The left, by contrast, often laid the blame for the region’s problems on international capitalism. The central concept for them is dependency theory, which argues that the poverty of the countries in the periphery is the result of the manner of their integration of the world system. This influenced nationalist Latin American thinking in the second half of the 20th century. In its most radical variant, the theory was blended with Marxist class analysis to underpin the rationale of Cuban socialism, the more recent political experimentation of Venezuela’s Hugo Chávez, and their respective followers in Europe and the US. Reid is especially contemptuous of the latter: “Rich world leftists, while enjoying the freedom and prosperity of capitalist democracy . . . presumed that benevolent socialist strongmen were a worthy solution for what they saw as the corruption and poverty of capitalism in the rest of Latin America,” he argues.

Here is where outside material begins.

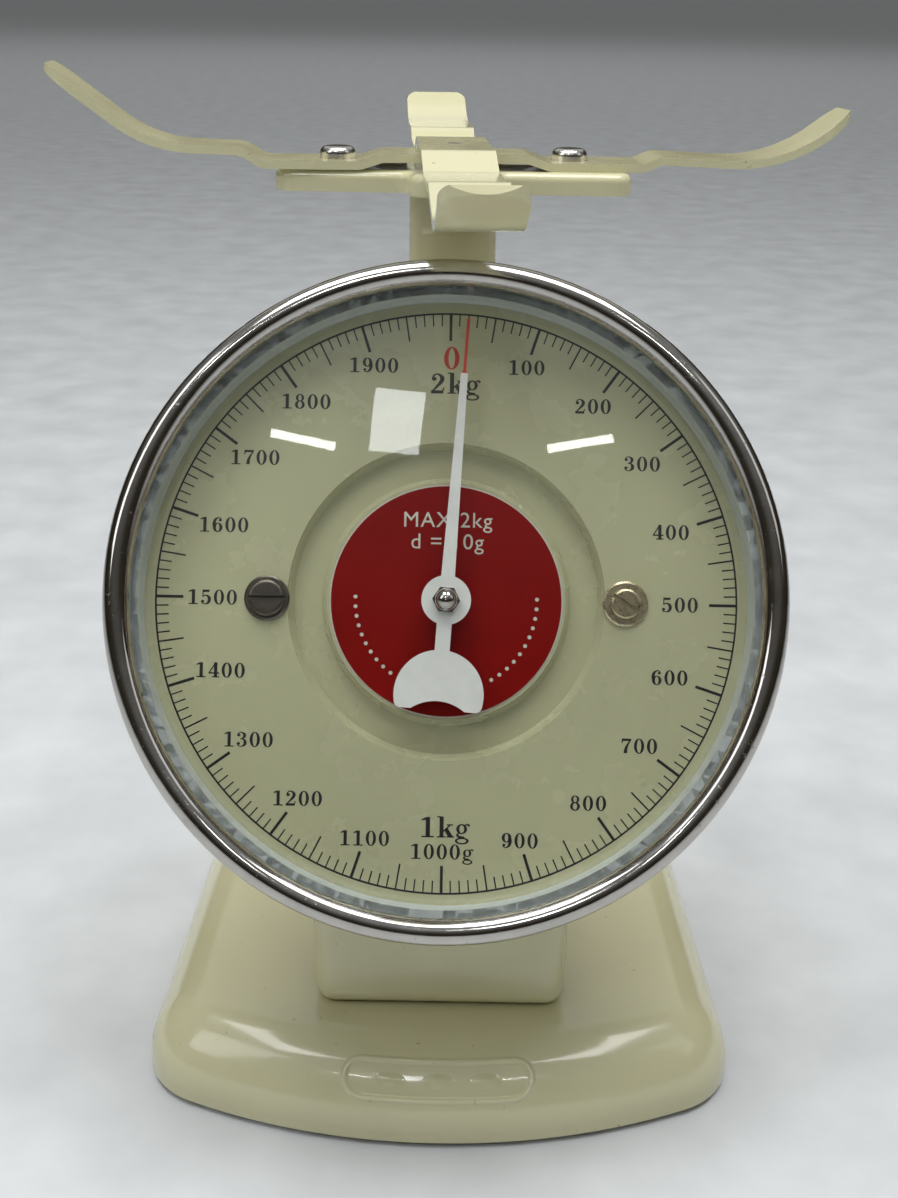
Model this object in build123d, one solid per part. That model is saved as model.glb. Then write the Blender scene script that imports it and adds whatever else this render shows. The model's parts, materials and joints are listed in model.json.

Non-governmental organisations are condescending towards ordinary Latin Americans and too ready to preach anti-capitalism while “offering no plausible alternative path to development for peoples who urgently needed it”.

The dependency myth is resilient, partly because it has been reinforced by the prejudices of liberal intellectuals and writers. In a scene in Gabriel García Márquez’s novel, One Hundred Years of Solitude, troops, deployed at the behest of a US banana company, machine gun 3,000 striking workers. The story is based on a real massacre of 75 people in 1928, an event so traumatic that it triggered a change of government and reforms in Colombia. But for many Márquez’s more apocalyptic version and its subtext – the genocidal character of US imperialism – has come to assume the status of truth.

As he unpicks these legends, Reid shows Latin American history has been more complex. He argues that US political sway has been historically limited mainly to the northern Central American and Caribbean region and that local elites, especially in Mexico and the richer southern countries, have enjoyed more room for manoeuvre.

Market-based reforms of the 1980s and 1990s failed because governments did not properly regulate the newly liberalised banking systems or private monopolies. Nor did they give due priority to social policy. But these were Latin American problems, not the inevitable result of following policies dictated by the World Bank or the US Treasury. The most persuasive proof of that is the way the centre-left governments of Chile have, since 1990, maintained market friendly policies while pursuing reforms that have all but eliminated extreme poverty. That success – as well as the more marked progress of Spain since the 1980s – also gives the lie to Iberian pessimists.

Reid may underestimate the staying power of commodity-based populists like Mr Chávez, but is right that Chilean-style democratic reform will prove more sustainable than radical populism and to call for a “sense of perspective”. After all, it is not so long ago that much of Latin America lived under military dictatorships. The persistent denial of progress will not help it face up to the challenge of globalisation.